> [Data excerpt]
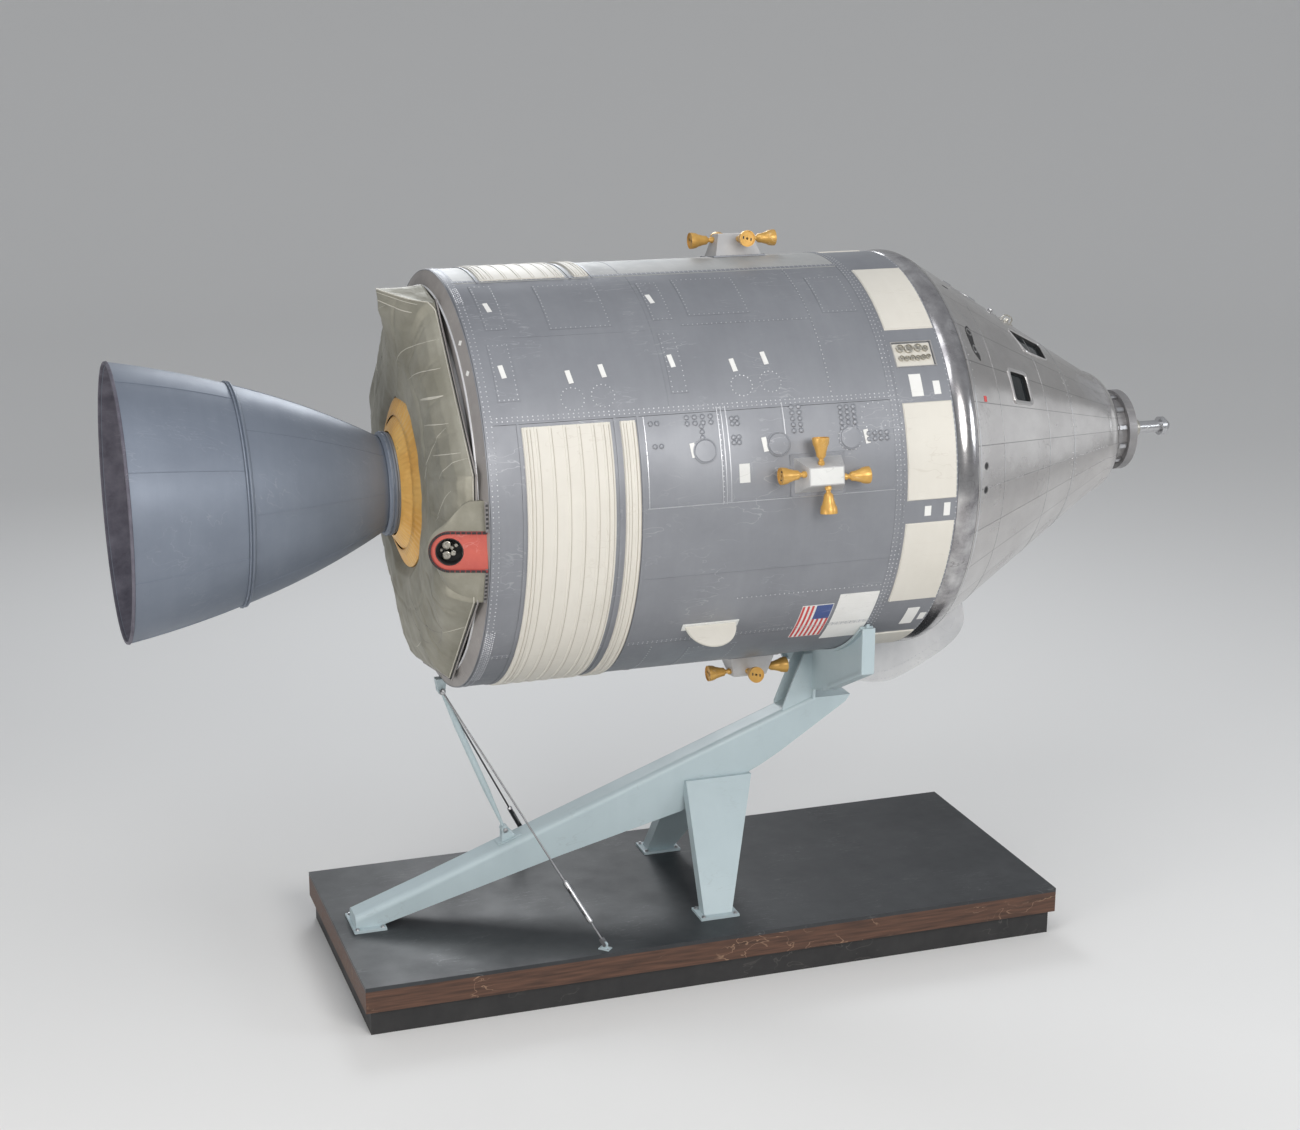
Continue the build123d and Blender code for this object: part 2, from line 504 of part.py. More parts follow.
inner_r = SHOULDER_R - SHIELD_T
shield = (ThreePointArc(on_dish(SHIELD_SPHERE, 0), on_dish(SHIELD_SPHERE, bulb_deg / 2),
                        on_dish(SHIELD_SPHERE, bulb_deg))
          + ThreePointArc(on_dish(SHIELD_SPHERE, bulb_deg), on_shoulder(SHOULDER_R, -20),
                          on_shoulder(SHOULDER_R, CONE_DEG))
          + Line(on_shoulder(SHOULDER_R, CONE_DEG), on_shoulder(inner_r, CONE_DEG))
          + ThreePointArc(on_shoulder(inner_r, CONE_DEG), on_shoulder(inner_r, -20),
                          on_dish(SHIELD_SPHERE - SHIELD_T, bulb_deg))
          + ThreePointArc(on_dish(SHIELD_SPHERE - SHIELD_T, bulb_deg),
                          on_dish(SHIELD_SPHERE - SHIELD_T, bulb_deg / 2), on_dish(SHIELD_SPHERE - SHIELD_T, 0))
          + Line(on_dish(SHIELD_SPHERE - SHIELD_T, 0), on_dish(SHIELD_SPHERE, 0)))
save("capsule_heat_shield", spun_curve(shield))

SEAM = 4.0
x_lo = CONE_X0 + SEAM
x_hi = FORWARD_SEAM_X - SEAM
wall_r = CABIN_WALL / COS_A
shell = spun([(x_lo, cone_r(x_lo)), (x_hi, cone_r(x_hi)), (x_hi, 380), (x_hi - 70, 380),
              (x_hi - 70, cone_r(x_hi - 70) - wall_r), (x_lo + 60, cone_r(x_lo + 60) - wall_r),
              (x_lo + 60, 0), (x_lo, 0)])

# Hatch opening and hatch: plug tapering inwards, on the cone at the top
HATCH_X = 8330.0
HATCH_L = 740.0
HATCH_W = 860.0
HATCH_CLEAR = 8.0
HATCH_TAPER = 10.0
hatch_base = on_cone(HATCH_X, 0, -260)


def plug(length, width, corner, depth):
    grow = depth * math.tan(math.radians(HATCH_TAPER))
    low = hatch_base * RectangleRounded(length - 2 * grow, width - 2 * grow, corner)
    top = hatch_base.offset(depth) * RectangleRounded(length, width, corner + grow / 2)
    return loft([low, top])


PLUG_H = 330.0
hole = plug(HATCH_L + 2 * HATCH_CLEAR, HATCH_W + 2 * HATCH_CLEAR, 60 + HATCH_CLEAR, PLUG_H)
door = shell & plug(HATCH_L, HATCH_W, 60, PLUG_H)
shell = shell - hole
HATCH_GLASS_R = 115.0
port = on_cone(HATCH_X + 20, 0, -200) * Cylinder(HATCH_GLASS_R, 500)
door = door - port

# Hatch hinge on the +Y edge: knuckles on the door between knuckles on the shell, on one pin line
HINGE_Y = 416.0
HINGE_LIFT = -28.5
KNUCKLE_R = 12.0
KNUCKLE_PIN_R = 6.0
HINGE_SPOTS = (-240.0, 240.0)
hinge_plane = on_cone(HATCH_X, 0)
door_strap = [(416, -17), (330, -17), (314, -26), (314, -60), (400, -66), (416, -40)]
shell_strap = [(416, -16), (430, -18), (500, -56), (514, -78), (514, -100), (446, -82), (446, -44),
               (416, -39)]


def strap(outline, length):
    side = Plane.YZ * make_face(Polyline(*outline, close=True))
    barrel = Pos(0, HINGE_Y, HINGE_LIFT) * Rot(0, 90, 0) * Cylinder(KNUCKLE_R, length)
    return extrude(side, length / 2, both=True) + barrel


pin_line = Pos(0, HINGE_Y, HINGE_LIFT) * Rot(0, 90, 0)
door_knuckle = strap(door_strap, 60) - pin_line * Cylinder(KNUCKLE_PIN_R + 0.6, 80)
for spot in HINGE_SPOTS:
    door = door + hinge_plane * Pos(spot, 0, 0) * door_knuckle
    for step in (-46, 46):
        shell = shell + hinge_plane * Pos(spot + step, 0, 0) * strap(shell_strap, 26)
    shell = shell + hinge_plane * Pos(spot, 0, 0) * pin_line * Cylinder(KNUCKLE_PIN_R, 110)
save("side_hatch", max(door.solids(), key=lambda s: s.volume))
save("hatch_window", on_cone(HATCH_X + 20, 0, -22) * Cylinder(HATCH_GLASS_R - 2, 14))

# Windows: x centre, angle, outline (along the slope, across towards the top)
WINDOWS = [
    (8800, 30, [(-284, 108), (238, 144), (212, -93), (-161, -167)]),
    (8380, 57.7, [(-140, 146), (128, 138), (142, -130), (-136, -150)])]
panes, frames = [], []
for x, angle, outline in WINDOWS:
    for side in (-1, 1):
        place = on_cone(x, side * angle)
        pts = [(u, v * side) for u, v in outline]
        face = place * fillet(make_face(Polyline(*pts, close=True)).vertices(), 34)
        shell = shell - extrude(face, 200, both=True)
        glass_pts = [(u * 0.985, v * 0.985) for u, v in pts]
        glass = place * fillet(make_face(Polyline(*glass_pts, close=True)).vertices(), 33)
        panes.append(extrude(glass.moved(Location(place.z_dir * -42)), 12))
save("cabin_windows", *panes)
shell = max(shell.solids(), key=lambda s: s.volume)

# Thruster ports on the capsule: x, angle, radius
PORTS = [(7735, 84, 38), (7735, 91, 38), (7735, -84, 38), (7735, -91, 38), (7735, 174, 38), (7735, 186, 38),
         (7822, 42, 34), (7845, 50.3, 34), (7822, -42, 34), (7845, -50.3, 34)]
rims = []
for x, angle, r in PORTS:
    place = on_cone(x, angle)
    shell = shell - place * Cylinder(r, 60)
    rims.append(place * Pos(0, 0, -14) * (Cylinder(r - 1, 26) - Pos(0, 0, 6) * Cylinder(r - 10, 26)))
save("capsule_ports", *rims)
save("crew_shell", max(shell.solids(), key=lambda s: s.volume))

x_f = FORWARD_SEAM_X
end_r = cone_r(CONE_END_X)
cap = (Line((x_f, cone_r(x_f)), (CONE_END_X, end_r))
       + ThreePointArc((CONE_END_X, end_r), (APEX_ROUND_X - 70, (end_r + TUNNEL_R) / 2 + 60),
                       (APEX_ROUND_X, TUNNEL_R + 6))
       + Line((APEX_ROUND_X, TUNNEL_R + 6), (x_f, TUNNEL_R + 6))
       + Line((x_f, TUNNEL_R + 6), (x_f, cone_r(x_f))))
save("forward_shield", spun_curve(cap))

tunnel = spun([(x_hi + SEAM, TUNNEL_R - TUNNEL_WALL), (x_hi + SEAM, TUNNEL_R), (TUNNEL_X1 - 90, TUNNEL_R),
               (TUNNEL_X1 - 90, DOCK_RING_R), (TUNNEL_X1, DOCK_RING_R), (TUNNEL_X1, TUNNEL_R - TUNNEL_WALL)])
tunnel = tunnel + spun([(9700, 0), (9700, TUNNEL_R - 1), (9740, TUNNEL_R - 1), (9740, 0)])
save("docking_tunnel", tunnel)

# Docking probe: fixed cylinder with three arms, sliding piston with its capture head
cyl = spun([(9742, PROBE_R + 6), (9742, PROBE_R + 28), (10420, PROBE_R + 28), (10420, PROBE_R + 6)])
for i in range(3):
    arm_dir = radial(60 + i * 120)
    arm_from = Vector(10300, 0, 0) + arm_dir * (PROBE_R + 20)
    arm_to = Vector(10120, 0, 0) + arm_dir * (TUNNEL_R - TUNNEL_WALL + 4)
    arm_run = (arm_to - arm_from).normalized()
    arm_plane = Plane(origin=(arm_from + arm_to) / 2, x_dir=arm_run.cross(arm_dir), z_dir=arm_run)
    cyl = cyl + arm_plane * Cylinder(18, (arm_to - arm_from).length)
save("probe_body", cyl - tunnel)
head = spun([(10040, 0), (10040, PROBE_R), (PROBE_TIP_X - 110, PROBE_R), (PROBE_TIP_X - 110, 95),
             (PROBE_TIP_X - 60, 95), (PROBE_TIP_X, 40), (PROBE_TIP_X, 0)])
save("probe_head", head)

# Cabin: three couches with side rails, and the main display console with its screen openings
couch_side = [(7960, 760), (8000, 760), (8000, -40), (8420, -110), (8620, -560), (8560, -590), (8370, -150),
              (7960, -90)]
pan = extrude(Plane.XZ * make_face(Polyline(*couch_side, close=True)), 250, both=True)
rail_side = [(7960, 640), (8070, 640), (8076, 50), (8420, -40), (8480, -160), (8370, -150), (7960, -90)]
rail = extrude(Plane.XZ * make_face(Polyline(*rail_side, close=True)), 14, both=True)
couch = pan + Pos(0, -264, 0) * rail + Pos(0, 264, 0) * rail + Pos(8030, 0, 660) * Box(60, 280, 190)
couch = couch - Pos(7980, 0, 330) * Box(200, 220, 60) - Pos(7980, 0, 120) * Box(200, 220, 60)
save("crew_couches", *[Pos(0, y, 0) * couch for y in (-590, 0, 590)])
console = Pos(8700, 0, 120) * Box(90, 1150, 520)
console = chamfer(console.edges().filter_by(Axis.X), 90)
for y in (-360, 0, 360):
    console = console - Pos(8655, y, 190) * Box(40, 300, 210)
    console = console - Pos(8655, y, -30) * Box(24, 300, 130)
save("display_console", console)
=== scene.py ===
import math

import bmesh
import bpy
import numpy as np
from mathutils import Matrix, Vector


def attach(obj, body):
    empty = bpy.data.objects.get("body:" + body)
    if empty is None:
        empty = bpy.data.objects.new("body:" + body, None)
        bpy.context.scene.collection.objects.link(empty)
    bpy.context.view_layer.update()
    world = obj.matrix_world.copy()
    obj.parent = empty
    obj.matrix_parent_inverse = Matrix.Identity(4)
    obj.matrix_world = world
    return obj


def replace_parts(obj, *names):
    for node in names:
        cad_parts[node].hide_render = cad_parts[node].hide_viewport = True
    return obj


# Lengths are metres. Profiles are in the vehicle's own frame, with the nozzle exit at x = 0 and the axis
# at y = z = 0; vehicleShift carries them into the shared frame. Angles round the axis are degrees from
# the top, turning towards -Y
vehicleShift = np.array([-5.4, .0, 4.9])
hullRadius = 1.956
hullDegrees = 29.0  # degrees round the hull to a metre of skin, nearly; patterns use it

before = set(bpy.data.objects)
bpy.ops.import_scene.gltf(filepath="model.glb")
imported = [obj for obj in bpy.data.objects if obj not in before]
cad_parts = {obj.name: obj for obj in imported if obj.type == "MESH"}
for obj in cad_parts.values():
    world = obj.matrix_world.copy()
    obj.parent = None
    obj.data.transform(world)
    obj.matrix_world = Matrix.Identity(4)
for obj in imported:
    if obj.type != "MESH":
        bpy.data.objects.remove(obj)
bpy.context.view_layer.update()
print("stage: frame loaded")


# Geometry helpers

# Direction square to the axis at an angle round it
def radialDir(angle):
    turn = np.radians(np.asarray(angle, float))
    return np.stack([np.zeros_like(turn), -np.sin(turn), np.cos(turn)], -1)


# Even angles once round, in radians
def fullTurn(count):
    return np.linspace(0, 2 * math.pi, count, endpoint=False)


# Points in the shared frame from x, radius and angle
def wrap(x, radius, angle):
    x, radius, angle = np.broadcast_arrays(np.asarray(x, float), radius, angle)
    out = radialDir(angle) * radius[..., None]
    out[..., 0] += x
    return out + vehicleShift


# Four-sided faces of a grid of points, which may close on itself either way
def gridFaces(countU, countV, closeU=False, closeV=False, base=0):
    u = np.arange(countU if closeU else countU - 1)
    v = np.arange(countV if closeV else countV - 1)
    a, b = np.meshgrid(u, v, indexing="ij")
    a2 = (a + 1) % countU
    b2 = (b + 1) % countV
    quads = np.stack([a * countV + b, a2 * countV + b, a2 * countV + b2, a * countV + b2], -1)
    return (quads.reshape(-1, 4) + base).tolist()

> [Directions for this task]
Print the lines from the line with "couch = pan" to the line with "bpy.data.objects.remove(obj)" exactly, and print nothing else. Both of those lines are included.

> [Answer in full]
couch = pan + Pos(0, -264, 0) * rail + Pos(0, 264, 0) * rail + Pos(8030, 0, 660) * Box(60, 280, 190)
couch = couch - Pos(7980, 0, 330) * Box(200, 220, 60) - Pos(7980, 0, 120) * Box(200, 220, 60)
save("crew_couches", *[Pos(0, y, 0) * couch for y in (-590, 0, 590)])
console = Pos(8700, 0, 120) * Box(90, 1150, 520)
console = chamfer(console.edges().filter_by(Axis.X), 90)
for y in (-360, 0, 360):
    console = console - Pos(8655, y, 190) * Box(40, 300, 210)
    console = console - Pos(8655, y, -30) * Box(24, 300, 130)
save("display_console", console)
=== scene.py ===
import math

import bmesh
import bpy
import numpy as np
from mathutils import Matrix, Vector


def attach(obj, body):
    empty = bpy.data.objects.get("body:" + body)
    if empty is None:
        empty = bpy.data.objects.new("body:" + body, None)
        bpy.context.scene.collection.objects.link(empty)
    bpy.context.view_layer.update()
    world = obj.matrix_world.copy()
    obj.parent = empty
    obj.matrix_parent_inverse = Matrix.Identity(4)
    obj.matrix_world = world
    return obj


def replace_parts(obj, *names):
    for node in names:
        cad_parts[node].hide_render = cad_parts[node].hide_viewport = True
    return obj


# Lengths are metres. Profiles are in the vehicle's own frame, with the nozzle exit at x = 0 and the axis
# at y = z = 0; vehicleShift carries them into the shared frame. Angles round the axis are degrees from
# the top, turning towards -Y
vehicleShift = np.array([-5.4, .0, 4.9])
hullRadius = 1.956
hullDegrees = 29.0  # degrees round the hull to a metre of skin, nearly; patterns use it

before = set(bpy.data.objects)
bpy.ops.import_scene.gltf(filepath="model.glb")
imported = [obj for obj in bpy.data.objects if obj not in before]
cad_parts = {obj.name: obj for obj in imported if obj.type == "MESH"}
for obj in cad_parts.values():
    world = obj.matrix_world.copy()
    obj.parent = None
    obj.data.transform(world)
    obj.matrix_world = Matrix.Identity(4)
for obj in imported:
    if obj.type != "MESH":
        bpy.data.objects.remove(obj)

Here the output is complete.